Esteban is interesting because of how he changes over the decades. On the other hand, Alba enters the story towards the end, albeit after much foreshadowing. She exemplifies how other people's decisions, even those made before one's birth, affect the course of one's life. Alba doesn't discover her true parentage until adulthood, and she manages to take the news in stride. I wonder how her life would have been different of she had known the identity of her father.
I wish Alba's uncles had received more prominent stories. Jamie stays involved right up until the end and plays an important role, but Nicolas is put on a bus well before the end. Then again, I suppose that only shows how some people are with us all our lives while others come and go or simply go.
The House of the Spirits isn't going to impress everyone. It is a slow, lingering look at a family's brief caress by history. But I enjoyed its careful pacing and introspection. It also educated me about a country and historical event about which I knew very little.

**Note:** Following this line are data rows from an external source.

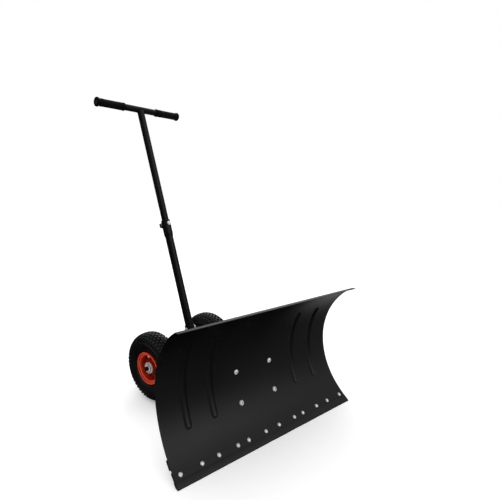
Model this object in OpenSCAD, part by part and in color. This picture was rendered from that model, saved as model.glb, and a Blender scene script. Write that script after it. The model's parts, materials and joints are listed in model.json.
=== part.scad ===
/* [Blade] */
// Width of the blade sheet
blade_w = 740; // [640:10:860]
// Radius of the rolled face of the blade
blade_r = 249; // [235:1:265]
// Thickness of the blade sheet
sheet_t = 1.5; // [1.2:0.1:2]
// Angle of the rolled stretch, from the toe to the top lip
blade_arc = 111; // [104:1:116]
// Lean of the toe from the vertical
rake = 51.4; // [46:0.2:56]
// Length of the flat toe below the rolled stretch
toe_len = 17; // [14:1:20]
// Depth of the level lip that juts forward along the top edge
top_lip_w = 15; // [10:1:22]
// Rubber showing below the sheet
rubber_show = 21.4; // [15:0.2:26]
// Turn of the blade about the swivel bolt at rest
blade_turn = -12.5; // [-28:0.5:28]
// Distance from the toe back to the swivel bolt
swivel_back = 180; // [176:1:200]

/* [Wheels] */
// Outside radius of the tyre
tyre_r = 128.5; // [124:0.5:132]
// Outside width of the tyre
tyre_w = 84; // [80:1:88]
// Outside radius of the rim lip
rim_r = 62.5; // [61:0.5:64]
// Middle of a wheel, out from the middle of the frame
wheel_x = 152.5; // [148:0.5:175]
// Distance from the swivel bolt back to the axle
axle_y = 288; // [270:1:320]
// Radius of the axle
axle_r = 8; // [7:0.5:9]

/* [Mast] */
// Place behind the swivel bolt where the mast line meets the ground
mast_y = 170; // [160:1:185]
// Lean of the mast from the vertical
mast_lean = 17.7; // [14:0.1:20]
// Length along the mast line from the ground to the cross tube
mast_len = 1183.8; // [1120:1:1240]
// Outside radius of the lower mast tube
lower_r = 16; // [15.5:0.1:16.5]
// Outside radius of the upper mast tube
upper_r = 14.3; // [14:0.1:14.4]
// Travel of the upper mast tube
mast_travel = 120; // [60:5:150]
// Half length of the cross tube with its grips
bar_half = 209; // [180:1:240]

/* [Frame] */
// Side of the square beam
beam_w = 40; // [36:1:44]
// Wall of the square beam
beam_wall = 3; // [2:0.5:4]

/* [Hidden] */
$fn = 72;

// fits: running, standing and loose gaps on a radius
run_gap = 0.06;
snug_gap = 0.02;
loose_gap = 0.2;
// gap between flat faces that touch
face_gap = 0.02;

// blade geometry, as seen straight on before its turn about the swivel bolt
toe_y = -swivel_back;
toe_z = rubber_show * cos(rake) + sheet_t * sin(rake);
arc_y = toe_y + toe_len * sin(rake) - blade_r * cos(rake);
arc_z = toe_z + toe_len * cos(rake) + blade_r * sin(rake);
back_r = blade_r + sheet_t;
top_a = blade_arc - rake;
sheet_end = toe_len + blade_arc * PI / 180 * blade_r;
// bolts and ribs: places across the blade as shares of its half width, and lengths up the sheet
scraper_xs = [0.08, 0.2765, 0.392, 0.5865, 0.7473, 0.9405] * blade_w / 2;
scraper_s = 11.4;
bracket_x = 74.5;
bracket_s = [116.5, 215.3];
rib_xs = [0.492, 0.7514] * blade_w / 2;
rib_s = [117, 375];
rib_r = 18;
rib_sink = 13.5;

// middle of the scraper's level resting face, in the same straight-ahead frame
lip_t = 10;
rest_s = (toe_z - lip_t / 2 * sin(rake)) / cos(rake);
rest_y = toe_y - rest_s * sin(rake) + lip_t / 2 * cos(rake);

// fasteners: [shank radius, head radius, head height, nut corner radius, nut height]
m6 = [3, 6.2, 3.6, 5.6, 5];
m8 = [4, 8.5, 4.6, 7.4, 6.5];
m6_hole = 3.2;
m8_hole = 4.2;

// scraper parts behind the sheet
tongue_t = 5;
clamp_t = 4;
scraper_back = sheet_t + tongue_t + clamp_t + 3 * face_gap;
scraper_washer_t = 1.6;

// bracket parts behind the sheet; a flat washer or bolt head stands a little off the curved faces
strap_t = 4;
strap_w = 44;
bracket_washer_t = 1.6;
bracket_back = sheet_t + strap_t + 0.3;
bolt_lift = 0.16;

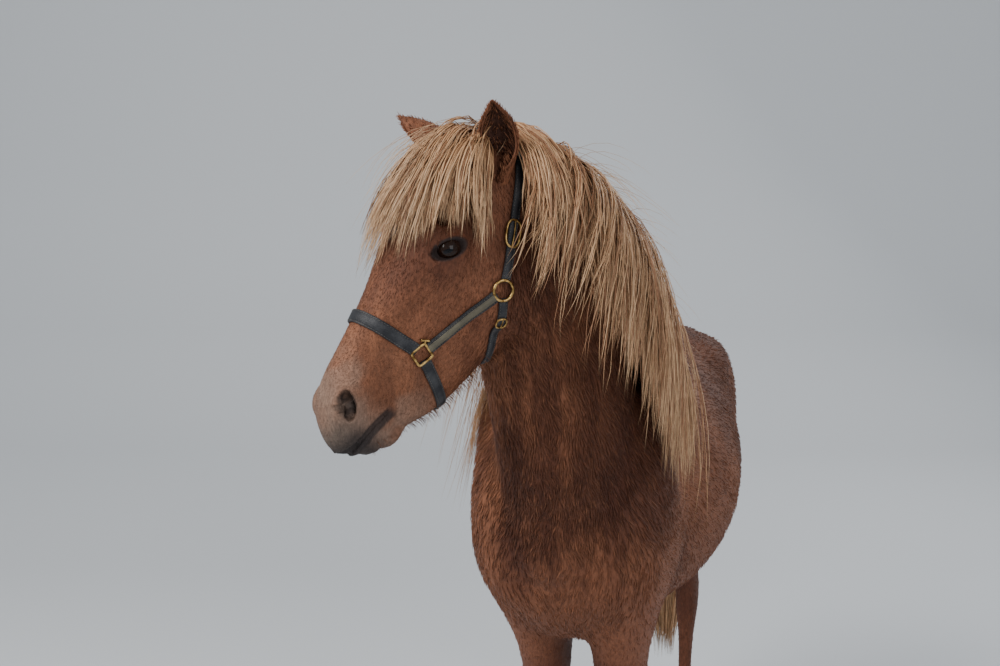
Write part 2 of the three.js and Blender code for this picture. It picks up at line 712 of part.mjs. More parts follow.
// Mane: rooted along the crest, most of it on the left
const MANE = { locks: 33, from: 0.14, to: 0.975, width: 62, thick: 18 };
const DOWN = new THREE.Vector3(0, 0, -1);

function maneLength(t, side) {
  const long = 210 + 190 * Math.sin(Math.PI * THREE.MathUtils.clamp((t + 0.05) / 1.2, 0, 1));
  return (side > 0 ? long : 0.6 * long) * random(0.86, 1.14);
}

function crestPoint(t, angle, grow) {
  const { centre, left, up } = neckTube.frame(t);
  const [x, y] = sectionPoint(neckTube.section(t), radians(angle));
  const more = 1 + grow / Math.hypot(x, y);
  const at = centre.clone().addScaledVector(left, x * more).addScaledVector(up, y * more);
  return { at, left, up };
}

function maneForm() {
  const core = sheetOver(neckTube, MANE.from, MANE.to, 7, (s) => 34 - 8 * s, 9, () => [112, 30]);
  const locks = [];
  for (let i = 0; i < MANE.locks; i++) {
    const t = MANE.from + ((MANE.to - MANE.from) * (i + random(0.1, 0.9))) / MANE.locks;
    const side = i % 5 === 3 ? -1 : 1;
    const layer = i % 2;
    const angle = 90 - side * random(2, 12) - (side > 0 ? 16 * (1 - layer) : 0);
    const { at, left, up } = crestPoint(t, angle, 4);
    const start = up.clone().multiplyScalar(0.55 * layer + 0.25).addScaledVector(left, side * 0.8);
    start.addScaledVector(X, random(0, 0.2) + 0.5 * Math.max(t - 0.6, 0));
    const sway = random(-0.04, 0.1) + 0.3 * (t - 0.4);
    const fall = DOWN.clone().addScaledVector(X, sway).addScaledVector(Y, side * 0.05).normalize();
    const reach = maneLength(t, side);
    const clear = (s) => MANE.thick * (0.6 + 1.1 * layer) * (1 - 0.5 * s);
    const points = drape(at, start, fall, reach, { steps: 5, heavy: 0.45, clear, wave: 4 });
    locks.push(lock(points, MANE.width * random(0.8, 1.15), MANE.thick, (p) => fleshNormal(p)));
  }
  return join([core, ...locks]);
}

// Forelock: rooted on the poll between the ears, fanned over the forehead
const FORELOCK = { locks: 13, width: 50, thick: 13, length: 262, spread: 84 };

function forelockForm() {
  const core = sheetOver(headTube, -6, 95, 4, (s) => 22 - 8 * s, 8, () => [118, 62]);
  const locks = [];
  for (let i = 0; i < FORELOCK.locks; i++) {
    const share = (i + random(0.2, 0.8)) / FORELOCK.locks;
    const fan = radians(FORELOCK.spread * (2 * share - 1));
    const layer = i % 2;
    const root = onHead(-8 + 26 * layer, 34 * (2 * share - 1), 4 + 4 * layer);
    const fall = ALONG.clone().multiplyScalar(Math.cos(fan)).addScaledVector(LEFT, Math.sin(fan)).addScaledVector(DOWN, 0.5);
    const start = fall.clone().addScaledVector(DORSAL, 0.5 + 0.5 * layer);
    const reach = FORELOCK.length * random(0.8, 1.12) * (1 - 0.12 * Math.abs(2 * share - 1));
    const clear = (s) => FORELOCK.thick * (0.6 + 0.8 * layer) * (1 - 0.45 * s);
    const points = drape(root, start, fall.normalize(), reach, { steps: 4, heavy: 0.4, clear, wave: 3 });
    locks.push(lock(points, FORELOCK.width * random(0.8, 1.15), FORELOCK.thick, (p) => fleshNormal(p)));
  }
  return join([core, ...locks]);
}

// Tail: a core from the dock down, with long locks round it
const TAIL = table(['z', 'x', 'side', 'half', 'deep'], [
  [720, -786, 7, 34, 24],
  [900, -780, 4, 46, 32],
  [1080, -766, 2, 42, 32],
  [1170, -742, 0, 34, 28],
  [1228, -700, 0, 27, 24],
  [1240, -660, 0, 16, 16],
]);
const TAIL_HAIR = { locks: 12, width: 94, thick: 20, tip: 225 };

const tailTube = {
  places: TAIL,
  frame: (z) => ({ centre: new THREE.Vector3(TAIL.at(z).x, TAIL.at(z).side, z), left: Y, up: X }),
  section: (z) => {
    const { half, deep } = TAIL.at(z);
    return { up: deep, down: deep, left: half, right: half };
  },
};

function tailForm() {
  const locks = [];
  for (let i = 0; i < TAIL_HAIR.locks; i++) {
    const round = (2 * Math.PI * (i + random(0, 0.3)) * 4) / TAIL_HAIR.locks;
    const height = 1190 - 340 * (i / TAIL_HAIR.locks);
    const { centre } = tailTube.frame(height);
    const { half, deep } = TAIL.at(height);
    const out = new THREE.Vector3(Math.sin(round), Math.cos(round), 0);
    const root = centre.clone().add(new THREE.Vector3(out.x * deep * 0.55, out.y * half * 0.6, 0));
    const tip = TAIL_HAIR.tip + random(-20, 190);
    const length = height - tip;
    const points = [root];
    for (let k = 1; k <= 5; k++) {
      const s = k / 5;
      const z = height - length * s;
      const axis = tailTube.frame(Math.max(z, 720)).centre;
      const swell = Math.sin(Math.PI * Math.min(s * 1.15, 1)) ** 0.6;
      const away = 0.5 + 0.5 * swell;
      const reach = { x: 48 * away, y: 94 * away * (1 - 0.35 * s ** 3) };
      points.push(new THREE.Vector3(axis.x + out.x * reach.x + 5 * Math.cos(round + 3 * s), axis.y + out.y * reach.y, z));
    }
    const width = TAIL_HAIR.width * random(0.85, 1.15);
    locks.push(lock(points, width, TAIL_HAIR.thick, () => new THREE.Vector3(out.x * 1.6, out.y, 0.01)));
  }
  return join([tubeSolid(tailTube, 10, 1), ...locks]);
}

// Assembly
const group = new THREE.Group();
function add(name, manifold, material) {
  const mesh = new THREE.Mesh(geometryOf(largest(manifold)), material);
  mesh.name = name;
  group.add(mesh);
}

const details = headDetails();
const features = join(details.added);
add('head', cut(skull().add(features), [...details.taken, mouthLine()]), coat);
const grownFeatures = join(headDetails(GAP).added);
const body = cut(trunk(), [skull(GAP), grownFeatures, ...partingSlabs()]);
for (const piece of body.decompose()) {
  if (piece.volume() < 1e4) continue;
  const name = nameOf(piece);
  add(name, piece, name.startsWith('hoof') ? horn : coat);
}
const clearOfFlesh = join([trunk(GAP), skull(GAP), grownFeatures]);
for (const [name, side] of MIRRORED) add(`eye_${name}`, eyeBall(side, 0), eyeGloss);
for (const ear of EARS) add(`ear_${ear.name}`, earSolid(ear).subtract(clearOfFlesh), coat);
const clearOfEars = join(EARS.map((ear) => earSolid(ear, GAP)));

// Rings of the halter, then the straps between them
const onCheek = ([along, dorsal], side, lift) => {
  const at = onHead(along, side * 130, dorsal);
  const inward = LEFT.clone().multiplyScalar(-side);
  while (fleshDistance(at) > lift) at.add(inward);
  return at;
};

function fitting(place, side, radius, wire, sides) {
  const at = onCheek(place, side, STRAP.thick / 2 + STRAP.clear);
  const out = fleshNormal(at);
  const x = ALONG.clone().addScaledVector(out, -ALONG.dot(out)).normalize();
  const y = new THREE.Vector3().crossVectors(out, x);
  return ring(at, x, y, out, radius, wire, sides).subtract(clearOfFlesh);
}

const rings = (grow) => MIRRORED.flatMap(([name, side]) => [
  [`ring_nose_${name}`, fitting(NOSE_RING, side, RINGS.nose, RINGS.wire + grow, 4)],
  [`ring_cheek_${name}`, fitting(CHEEK_RING, side, RINGS.cheek, RINGS.wire + grow, 16)],
]);
for (const [name, made] of rings(0)) add(name, made, brass);
const plug = (place, side, r) => {
  return placed(smallBall, onCheek(place, side, STRAP.thick / 2), ALONG, LEFT, DORSAL, [r, r, r]);
};
const clearOfRings = join([
  ...rings(GAP).map(([, made]) => made),
  ...MIRRORED.flatMap(([, side]) => [plug(NOSE_RING, side, RINGS.nose), plug(CHEEK_RING, side, RINGS.cheek)]),
]);

const straps = (grow) => {
  const onSkull = shellOf(skull, grow);
  const overPoll = shellOf(haltered, grow);
  const width = STRAP.width + 2 * grow;
  const strap = (name, from, to, sides = [-1, 1], shell = onSkull) => [name, band(shell, from, to, width, sides)];
  return [
    strap('noseband', [NOSE_TOP[0] - 6, 40], NOSE_RING),
    strap('chin_strap', NOSE_RING, CHIN_STRAP),
    strap('cheek_strap_left', NOSE_RING, CHEEK_RING, [0, 1]),
    strap('cheek_strap_right', NOSE_RING, CHEEK_RING, [-1, 0]),
    strap('crown_strap', CHEEK_RING, CROWN_TOP, [-1, 1], overPoll),
    strap('throat_strap', CHEEK_RING, THROAT_STRAP),
  ];
};
const clearOfAll = join([clearOfFlesh, clearOfRings, clearOfEars]);
const grownStraps = straps(GAP).map(([, made]) => made);
straps(0).forEach(([name, made], i) => {
  add(name, cut(made, [clearOfAll, ...grownStraps.slice(0, i)]), leather);
});
const clearOfHalter = join(grownStraps);

const clearOfHead = join([clearOfAll, clearOfHalter]);
const mane = maneForm().subtract(clearOfHead);
add('mane', mane, flaxen);
const forelock = forelockForm().subtract(clearOfHead);
add('forelock', forelock.subtract(mane), flaxen);
add('tail', tailForm().subtract(clearOfFlesh), flaxen);

// The row's origin: on the floor, under the middle of the box
const box = new THREE.Box3().setFromObject(group);
const middle = box.getCenter(new THREE.Vector3());
for (const mesh of group.children) {
  mesh.geometry = regrid(mesh.geometry.translate(-middle.x, -middle.y, -box.min.z));
}

export default group;
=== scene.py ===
# The looks of a life-size standing Icelandic horse in a leather halter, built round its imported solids.
# Forms are worked out in millimetres in the body's own frame and placed in metres in the row frame.
import math

import bmesh
import bpy
import numpy as np
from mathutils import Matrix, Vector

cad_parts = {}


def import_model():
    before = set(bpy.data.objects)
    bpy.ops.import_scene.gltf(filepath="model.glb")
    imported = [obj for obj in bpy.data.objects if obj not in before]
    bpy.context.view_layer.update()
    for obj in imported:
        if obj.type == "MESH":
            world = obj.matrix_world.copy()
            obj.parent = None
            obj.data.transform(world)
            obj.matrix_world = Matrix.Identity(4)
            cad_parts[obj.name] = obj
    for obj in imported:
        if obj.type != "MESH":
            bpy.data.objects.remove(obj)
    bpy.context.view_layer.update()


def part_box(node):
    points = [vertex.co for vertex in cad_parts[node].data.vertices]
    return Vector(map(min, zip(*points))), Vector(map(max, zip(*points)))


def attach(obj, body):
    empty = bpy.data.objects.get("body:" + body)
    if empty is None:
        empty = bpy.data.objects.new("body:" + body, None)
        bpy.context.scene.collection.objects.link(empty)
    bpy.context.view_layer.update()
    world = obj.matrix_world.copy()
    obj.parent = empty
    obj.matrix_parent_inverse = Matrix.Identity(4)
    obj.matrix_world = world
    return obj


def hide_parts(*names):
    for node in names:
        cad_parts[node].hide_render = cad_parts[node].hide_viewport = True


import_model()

import openvdb
from mathutils import Vector

# Driving sizes, the same as the solids'
POLL = np.array([940.0, -98.0, 1780.0])
HEAD_TURN = -45
HEAD_PITCH = 54
COAT_DEPTH = 5.0  # the skin lies this far inside the solids
VOXEL = 11.5
BLEND = {"neck": 60.0, "leg": 42.0, "head": 26.0}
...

I've managed to get through this review without mentioning magical realism (and now I've gone and ruined it). Honestly, I don't think it's anything to get hung up about in this book. It's worth discussing, however, why Allende crossed that line between portraying Clara as a believer and showing her moving objects or predicting the future. Clara's clairvoyance and precognition provide an elegant symmetry to her all-encompassing notebooks which are the backbone of the narrative. Her visions of the future made her realize the importance of preserving the past. This tight relationship between past and future, linked by storytelling, is evident in the book's recursive ending.
I was pleasantly surprised by this book. If you want a slower, more relaxed read that still offers much to mull offer, you can't go wrong with The House of the Spirits. Allende does multigenerational right, creating characters who change as they clash, cooperate, and come together during a tumultuous time in Chile.